También la poligamia era un tipo de unión muy común en la Antigüedad. Por ejemplo, en el pueblo judío los hombres tenían a menudo dos o más esposas, ya que se les permitía tener tantas mujeres como pudieran mantener. La poligamia estaba reservada, por tanto, a hombres con un estatus elevado y en la práctica la mayoría de los judíos tenía una sola esposa.

Pero no solo los hebreos, sino muchos otros pueblos han permitido las relaciones polígamas, tanto en Asia como en África Subsahariana, en algunos países musulmanes o en tradiciones religiosas como los mormones en Estados Unidos. A lo largo de la historia han sido menos numerosas las culturas en las que se permitía a una mujer casarse con varios hombres –práctica conocida como poliandria– y también se han dado casos aislados de pueblos en los que había un matrimonio grupal. Otra costumbre frecuente era el levirato, norma que obligaba al hermano de un hombre fallecido a casarse con su viuda.

Una vez más, esta práctica matrimonial tenía fines económicos y de patrimonio, para que no se perdiera ni el nombre ni las propiedades del difunto marido, tal y como señala el libro del Deuteronomio 3.

Los cambios hacia el concepto de matrimonio que hoy manejamos se inician con el declive del Imperio romano, que coincide en el tiempo con el auge del cristianismo. Las costumbres sexuales relajadas que se generalizaron en los últimos siglos de la Roma Imperial y la promiscuidad que se daba entre la población llegaron a provocar un cierto desorden social. Incluso, en tiempos del emperador Heliogábalo (desde 218 hasta 222 d. C.) se decía que ningún romano podía saber con certeza quién era su padre. En este contexto, la concepción cristiana de la familia-matrimonio tuvo buena acogida, puesto que representaba la solución a los problemas de paternidad y a la crianza de los hijos e hijas.

Desde que el cristianismo se convirtió en la religión oficial del Imperio romano en el año 380 d. C., la evangelización fue arraigando en Europa. De esta forma, a partir del siglo sexto se extiende de manera amplia la idea cristiana de matrimonio como una unión ante Dios y no solo ante la sociedad, convirtiéndose en sagrado lo que hasta entonces había sido únicamente privado o civil. La monogamia se generaliza, se prohíbe la consanguinidad y el matrimonio se empieza a entender como indisoluble, debido a que se considera que el vínculo emerge de Dios. Las raíces teológicas y doctrinales de esta visión del matrimonio las analizaremos con más detenimiento en el capítulo siguiente.
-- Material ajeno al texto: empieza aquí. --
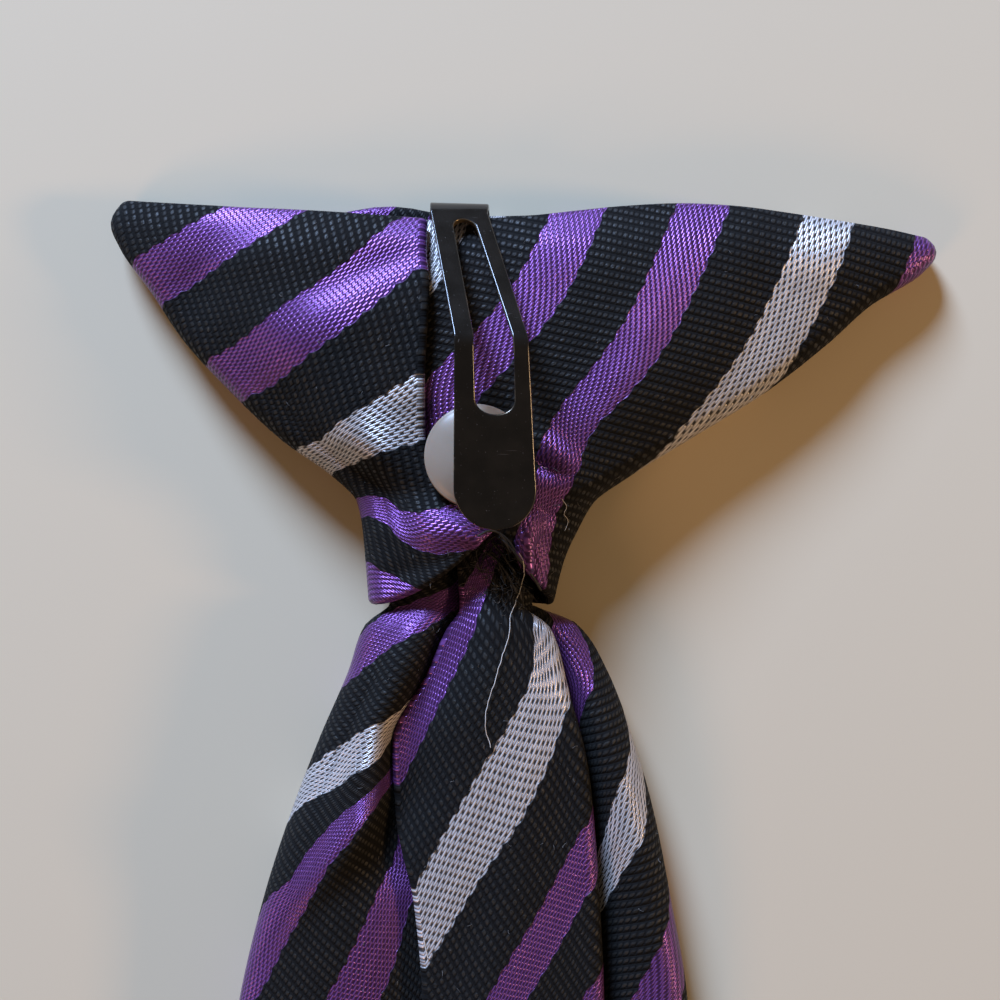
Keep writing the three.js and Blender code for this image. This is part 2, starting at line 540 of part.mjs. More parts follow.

Pero, para seguir con la trayectoria histórica, es en 1215 con el concilio de Letrán cuando se establece formalmente el matrimonio como hoy lo conocemos. Aquellos padres conciliares del siglo XIII determinaron con claridad ciertas prohibiciones (consanguinidad, uniones clandestinas…) y señalaron la obligatoriedad de que un sacerdote dé las amonestaciones previas, así como de que exista presencia de testigos. En ese momento, hace ocho siglos, se consolida la metodología actual que sigue la Iglesia para celebrar un matrimonio canónico. Se determina la necesidad de verificar que el matrimonio se realiza libremente y que se crea un vínculo sacramental válido.